Ku-ring-gai Mayor Christine Kay said additional funding would help upgrade ageing council infrastructure such as storm water drainage, community buildings and footpaths.
“The council is already facing a large infrastructure backlog and the risks are that the backlog will continue to increase and key infrastructure assets will continue to deteriorate,” she said.
“Cost shifting from the state government, rising costs and the current rates cap means the council must explore the option of alternative funding.”
Ms Kay rejected suggestions the Blue Mountains retreat risked undermining the council’s messaging surrounding the need for a rate rise.
“The workshop was held to consider several issues facing the council such as the need for additional income and the expected pressures on services coming from the housing targets set by the NSW Government,” she said.
“It was important for councillors and senior staff to come together as a team to work through the issues and where they would not be interrupted by normal routines.”

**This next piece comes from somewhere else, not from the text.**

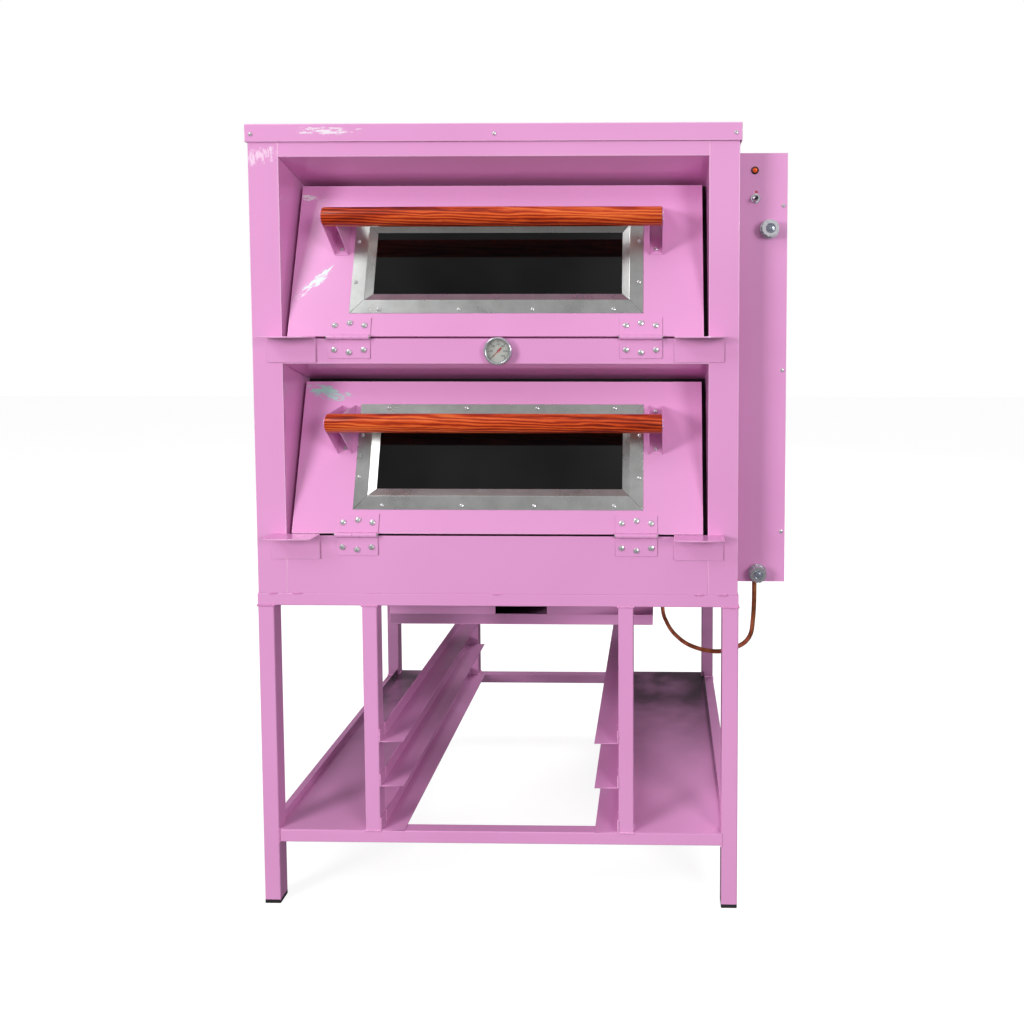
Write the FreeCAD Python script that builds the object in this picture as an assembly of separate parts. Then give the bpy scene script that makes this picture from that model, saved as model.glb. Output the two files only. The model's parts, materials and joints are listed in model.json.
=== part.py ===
import FreeCAD, Part
import math
import os

from FreeCAD import Vector

# Two-deck gas baking oven in folded sheet steel, standing on a welded tube frame.
# Millimetres. +X is the oven's right, +Y is towards its back, +Z is up.
# The model is built with x = 0 on the oven's centre plane and y = 0 on the plane of its
# front fascias. The last step moves everything so that the origin is the centre of the
# whole assembly's footprint, at floor level.

# ---------------------------------------------------------------- driving dimensions
# stand
stand_width = 952.0
stand_depth = 800.0
stand_height = 637.0
leg_size = 32.0
rail_size = 25.0
post_size = 30.0
tube_wall = 1.5
foot_height = 8.0
foot_spigot = 15.0
lower_rail_z = 128.5
tray_gap = 478.0            # clear width between the tray rail webs
tray_rail_count = 3
tray_rail_pitch = 91.0
tray_flange = 48.0
tray_web = 25.0
tray_sheet = 2.0
shelf_sheet = 1.2
shelf_lip = 15.0

# oven casing
body_width = 948.0
body_depth = 790.0
casing_sheet = 1.5
jamb_width = 59.0
lid_lip = 34.0
lid_overhang = 4.0
header_height = 28.0
base_height = 118.0         # stand top to the lower door's hinge pin
deck_pitch = 388.0          # hinge pin to hinge pin
upper_opening = 347.0       # upper hinge pin to the header's lower edge
fascia_height = 49.0        # middle fascia between the decks
hinge_edge_drop = 2.5       # fascia's top edge below the hinge pin
door_lean = 16.0            # degrees that a closed door leans back

# doors
door_thickness = 34.0
door_side_gap = 9.0
door_top_gap = 14.0
door_bottom_gap = 3.0       # door's bottom edge above the hinge pin
door_sheet = 1.2
frame_gap = 1.0             # closed door's back to the front frame
window_width = 576.0        # trim, outside
window_height = 213.0
window_bottom = 50.0        # trim's lower edge above the hinge pin
trim_flange = 27.0
trim_bevel = 15.0
trim_bevel_depth = 8.0
trim_sheet = 1.2
trim_mitre_gap = 0.2
trim_screw_inset = 8.0
glass_thickness = 4.0
glass_overlap = 8.0

# handles
handle_length = 654.0
handle_diameter = 38.0
handle_standoff = 72.0      # door face to the bar's centre
handle_drop = 100.0         # door's top edge to the bar's centre
bracket_width = 28.0
bracket_base = 100.0
bracket_nose = 16.0
bracket_sheet = 1.5

# hinges and door rests
knuckle_radius = 5.0
knuckle_count = 5
hinge_pin_radius = 3.0
running_clearance = 0.05
knuckle_gap = 0.4
leaf_length = 82.0
leaf_reach = 41.0
leaf_sheet = 2.0
leaf_screw_pitch = 29.0
leaf_screw_near = 24.5
leaf_screw_far = 29.5
upper_hinge_x = 284.0
lower_hinge_x = 275.0
rest_x = 397.0
rest_width = 96.0
rest_plate = 50.0
rest_reach = 48.0
rest_sheet = 3.0
rest_rise = 1.5             # top of the rest above the hinge pin

# chambers
chamber_width = 740.0
chamber_back = 730.0
chamber_sheet = 1.5
frame_sheet = 2.0
frame_sill = 42.0
frame_head = 38.0
hearth_sheet = 5.0
hearth_gap = 2.0
hearth_ledge = 25.0
rack_height = 130.0
rack_rod = 5.0
rack_rim = 8.0
rack_pitch = 40.0
rack_side_gap = 4.0
runner_size = 16.0
wool_gap = 2.0
wool_setback = 12.0         # behind the deepest edge of the door recesses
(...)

The council’s financial plan has outlined two options for a rate rise – a 19 per cent and 26 per cent increase.
The impact of a 19 per cent rise would cost the average ratepayer an extra $372 per year while the impact of a 26 per cent increase would see average households pay an extra $554.
The 26 per cent increase would be primarily bankrolled into “infrastructure renewal” projects, loan repayments and would also revive a long-term plan to rebuild the Marian Street Theatre after the performing space closed its doors in 2013 due to structural concerns.
The project would require the council entering into a $30m loan to cover construction and operational costs.
The decision on whether to proceed with the rate rise will be subject to a majority vote of councillors with the proposed then placed on public exhibition for community feedback.
The council would then have the option of formally applying to the Independent Pricing and Regulatory Tribunal to have the rate rise approved.
The council has stressed the consideration of the rate rise was in its infancy and would be subject to comprehensive and targeted community consultation.
If neither rate rise option is ultimately supported by councillors, the council could keep rates on hold in line with rate pegging – meaning the standard rate rise of around three per cent would apply in line with expected inflation.
This year, six NSW councils applied for a rate rise including North Sydney Council which wants to jack up residential rates by 87 per cent over two years.
A final decision on the applications is due to be handed down in May/June.
Ku-ring-gai’s plans come after a parliamentary inquiry into local councils outlined the significant financial challenges facing the local government sector, largely driven by rising inflation, increased community expectations and “cost shifting” from the NSW Government.
The inquiry has made multiple recommendations to the NSW Government including allowing local governments “greater flexibility to set their own rates”.
The NSW Government has yet to formally respond to the recommendations.